#### Data extract:
------------------------

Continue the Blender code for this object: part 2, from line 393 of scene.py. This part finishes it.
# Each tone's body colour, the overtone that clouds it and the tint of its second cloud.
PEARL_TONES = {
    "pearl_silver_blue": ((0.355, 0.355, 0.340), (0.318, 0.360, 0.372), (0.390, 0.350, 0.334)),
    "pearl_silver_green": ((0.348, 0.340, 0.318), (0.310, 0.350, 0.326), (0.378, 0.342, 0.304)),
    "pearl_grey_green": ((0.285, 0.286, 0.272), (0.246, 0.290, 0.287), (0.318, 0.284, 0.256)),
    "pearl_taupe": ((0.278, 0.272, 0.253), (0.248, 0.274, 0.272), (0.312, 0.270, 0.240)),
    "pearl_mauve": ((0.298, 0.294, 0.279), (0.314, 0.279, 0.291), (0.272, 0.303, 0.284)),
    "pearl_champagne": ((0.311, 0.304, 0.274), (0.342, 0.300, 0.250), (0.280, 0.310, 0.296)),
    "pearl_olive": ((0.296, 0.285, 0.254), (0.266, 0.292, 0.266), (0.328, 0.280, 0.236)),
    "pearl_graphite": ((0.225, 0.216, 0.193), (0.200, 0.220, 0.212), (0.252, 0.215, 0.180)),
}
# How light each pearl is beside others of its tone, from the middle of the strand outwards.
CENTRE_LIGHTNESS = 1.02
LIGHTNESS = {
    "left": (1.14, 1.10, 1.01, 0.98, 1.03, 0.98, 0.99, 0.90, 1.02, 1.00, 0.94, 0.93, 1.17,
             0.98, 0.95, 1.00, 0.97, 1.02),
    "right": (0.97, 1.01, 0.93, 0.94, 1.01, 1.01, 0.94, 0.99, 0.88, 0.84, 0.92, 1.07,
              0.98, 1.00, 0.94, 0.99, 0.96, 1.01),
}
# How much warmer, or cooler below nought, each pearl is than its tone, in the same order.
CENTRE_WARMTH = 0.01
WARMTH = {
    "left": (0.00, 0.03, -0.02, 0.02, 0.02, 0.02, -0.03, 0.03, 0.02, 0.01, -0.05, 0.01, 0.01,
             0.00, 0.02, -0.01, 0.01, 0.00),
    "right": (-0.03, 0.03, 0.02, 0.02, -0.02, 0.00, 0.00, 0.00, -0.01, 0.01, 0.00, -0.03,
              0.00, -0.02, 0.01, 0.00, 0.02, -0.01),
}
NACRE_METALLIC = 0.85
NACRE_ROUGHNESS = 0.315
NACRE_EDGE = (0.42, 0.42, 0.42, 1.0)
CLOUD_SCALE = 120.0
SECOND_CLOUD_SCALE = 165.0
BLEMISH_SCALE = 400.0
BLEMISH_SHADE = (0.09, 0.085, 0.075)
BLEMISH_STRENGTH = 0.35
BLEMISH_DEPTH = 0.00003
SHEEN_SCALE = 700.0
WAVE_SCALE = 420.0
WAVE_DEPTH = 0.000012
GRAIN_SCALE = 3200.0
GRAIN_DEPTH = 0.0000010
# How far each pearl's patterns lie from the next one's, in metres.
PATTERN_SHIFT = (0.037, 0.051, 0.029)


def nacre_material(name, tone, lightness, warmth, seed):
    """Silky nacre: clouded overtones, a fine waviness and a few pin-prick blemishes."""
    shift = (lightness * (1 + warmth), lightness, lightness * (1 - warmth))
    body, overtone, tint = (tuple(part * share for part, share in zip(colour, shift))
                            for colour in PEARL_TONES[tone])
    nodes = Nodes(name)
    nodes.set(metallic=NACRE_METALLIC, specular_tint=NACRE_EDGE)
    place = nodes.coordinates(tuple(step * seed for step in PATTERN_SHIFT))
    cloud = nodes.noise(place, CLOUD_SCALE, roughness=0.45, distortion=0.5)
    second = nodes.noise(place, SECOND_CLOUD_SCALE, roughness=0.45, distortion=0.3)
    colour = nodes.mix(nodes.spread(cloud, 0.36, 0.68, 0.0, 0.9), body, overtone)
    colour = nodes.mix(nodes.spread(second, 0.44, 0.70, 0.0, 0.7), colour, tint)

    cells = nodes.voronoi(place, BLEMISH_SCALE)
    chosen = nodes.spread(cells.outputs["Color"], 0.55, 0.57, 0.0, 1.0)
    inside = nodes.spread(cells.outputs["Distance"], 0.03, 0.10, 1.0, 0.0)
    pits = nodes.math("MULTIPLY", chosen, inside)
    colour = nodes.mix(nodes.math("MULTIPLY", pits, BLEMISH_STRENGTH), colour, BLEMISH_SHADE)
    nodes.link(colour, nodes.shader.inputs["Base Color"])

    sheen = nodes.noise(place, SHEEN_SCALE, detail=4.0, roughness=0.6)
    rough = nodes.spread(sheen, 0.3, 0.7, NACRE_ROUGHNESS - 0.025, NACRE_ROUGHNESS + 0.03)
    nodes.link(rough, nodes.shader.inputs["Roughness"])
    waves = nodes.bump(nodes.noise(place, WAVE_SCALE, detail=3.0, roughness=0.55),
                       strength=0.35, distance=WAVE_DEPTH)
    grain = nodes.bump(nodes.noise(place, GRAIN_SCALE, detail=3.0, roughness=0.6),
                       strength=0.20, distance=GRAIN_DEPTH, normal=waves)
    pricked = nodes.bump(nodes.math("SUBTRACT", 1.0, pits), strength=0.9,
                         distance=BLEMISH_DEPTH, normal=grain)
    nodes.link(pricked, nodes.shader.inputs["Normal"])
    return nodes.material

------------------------

#### Given problem:
Every line of the data above should be copied exactly.

#### Exercise solution:
Continue the Blender code for this object: part 2, from line 393 of scene.py. This part finishes it.
# Each tone's body colour, the overtone that clouds it and the tint of its second cloud.
PEARL_TONES = {
    "pearl_silver_blue": ((0.355, 0.355, 0.340), (0.318, 0.360, 0.372), (0.390, 0.350, 0.334)),
    "pearl_silver_green": ((0.348, 0.340, 0.318), (0.310, 0.350, 0.326), (0.378, 0.342, 0.304)),
    "pearl_grey_green": ((0.285, 0.286, 0.272), (0.246, 0.290, 0.287), (0.318, 0.284, 0.256)),
    "pearl_taupe": ((0.278, 0.272, 0.253), (0.248, 0.274, 0.272), (0.312, 0.270, 0.240)),
    "pearl_mauve": ((0.298, 0.294, 0.279), (0.314, 0.279, 0.291), (0.272, 0.303, 0.284)),
    "pearl_champagne": ((0.311, 0.304, 0.274), (0.342, 0.300, 0.250), (0.280, 0.310, 0.296)),
    "pearl_olive": ((0.296, 0.285, 0.254), (0.266, 0.292, 0.266), (0.328, 0.280, 0.236)),
    "pearl_graphite": ((0.225, 0.216, 0.193), (0.200, 0.220, 0.212), (0.252, 0.215, 0.180)),
}
# How light each pearl is beside others of its tone, from the middle of the strand outwards.
CENTRE_LIGHTNESS = 1.02
LIGHTNESS = {
    "left": (1.14, 1.10, 1.01, 0.98, 1.03, 0.98, 0.99, 0.90, 1.02, 1.00, 0.94, 0.93, 1.17,
             0.98, 0.95, 1.00, 0.97, 1.02),
    "right": (0.97, 1.01, 0.93, 0.94, 1.01, 1.01, 0.94, 0.99, 0.88, 0.84, 0.92, 1.07,
              0.98, 1.00, 0.94, 0.99, 0.96, 1.01),
}
# How much warmer, or cooler below nought, each pearl is than its tone, in the same order.
CENTRE_WARMTH = 0.01
WARMTH = {
    "left": (0.00, 0.03, -0.02, 0.02, 0.02, 0.02, -0.03, 0.03, 0.02, 0.01, -0.05, 0.01, 0.01,
             0.00, 0.02, -0.01, 0.01, 0.00),
    "right": (-0.03, 0.03, 0.02, 0.02, -0.02, 0.00, 0.00, 0.00, -0.01, 0.01, 0.00, -0.03,
              0.00, -0.02, 0.01, 0.00, 0.02, -0.01),
}
NACRE_METALLIC = 0.85
NACRE_ROUGHNESS = 0.315
NACRE_EDGE = (0.42, 0.42, 0.42, 1.0)
CLOUD_SCALE = 120.0
SECOND_CLOUD_SCALE = 165.0
BLEMISH_SCALE = 400.0
BLEMISH_SHADE = (0.09, 0.085, 0.075)
BLEMISH_STRENGTH = 0.35
BLEMISH_DEPTH = 0.00003
SHEEN_SCALE = 700.0
WAVE_SCALE = 420.0
WAVE_DEPTH = 0.000012
GRAIN_SCALE = 3200.0
GRAIN_DEPTH = 0.0000010
# How far each pearl's patterns lie from the next one's, in metres.
PATTERN_SHIFT = (0.037, 0.051, 0.029)


def nacre_material(name, tone, lightness, warmth, seed):
    """Silky nacre: clouded overtones, a fine waviness and a few pin-prick blemishes."""
    shift = (lightness * (1 + warmth), lightness, lightness * (1 - warmth))
    body, overtone, tint = (tuple(part * share for part, share in zip(colour, shift))
                            for colour in PEARL_TONES[tone])
    nodes = Nodes(name)
    nodes.set(metallic=NACRE_METALLIC, specular_tint=NACRE_EDGE)
    place = nodes.coordinates(tuple(step * seed for step in PATTERN_SHIFT))
    cloud = nodes.noise(place, CLOUD_SCALE, roughness=0.45, distortion=0.5)
    second = nodes.noise(place, SECOND_CLOUD_SCALE, roughness=0.45, distortion=0.3)
    colour = nodes.mix(nodes.spread(cloud, 0.36, 0.68, 0.0, 0.9), body, overtone)
    colour = nodes.mix(nodes.spread(second, 0.44, 0.70, 0.0, 0.7), colour, tint)

    cells = nodes.voronoi(place, BLEMISH_SCALE)
    chosen = nodes.spread(cells.outputs["Color"], 0.55, 0.57, 0.0, 1.0)
    inside = nodes.spread(cells.outputs["Distance"], 0.03, 0.10, 1.0, 0.0)
    pits = nodes.math("MULTIPLY", chosen, inside)
    colour = nodes.mix(nodes.math("MULTIPLY", pits, BLEMISH_STRENGTH), colour, BLEMISH_SHADE)
    nodes.link(colour, nodes.shader.inputs["Base Color"])

    sheen = nodes.noise(place, SHEEN_SCALE, detail=4.0, roughness=0.6)
    rough = nodes.spread(sheen, 0.3, 0.7, NACRE_ROUGHNESS - 0.025, NACRE_ROUGHNESS + 0.03)
    nodes.link(rough, nodes.shader.inputs["Roughness"])
    waves = nodes.bump(nodes.noise(place, WAVE_SCALE, detail=3.0, roughness=0.55),
                       strength=0.35, distance=WAVE_DEPTH)
    grain = nodes.bump(nodes.noise(place, GRAIN_SCALE, detail=3.0, roughness=0.6),
                       strength=0.20, distance=GRAIN_DEPTH, normal=waves)
    pricked = nodes.bump(nodes.math("SUBTRACT", 1.0, pits), strength=0.9,
                         distance=BLEMISH_DEPTH, normal=grain)
    nodes.link(pricked, nodes.shader.inputs["Normal"])
    return nodes.material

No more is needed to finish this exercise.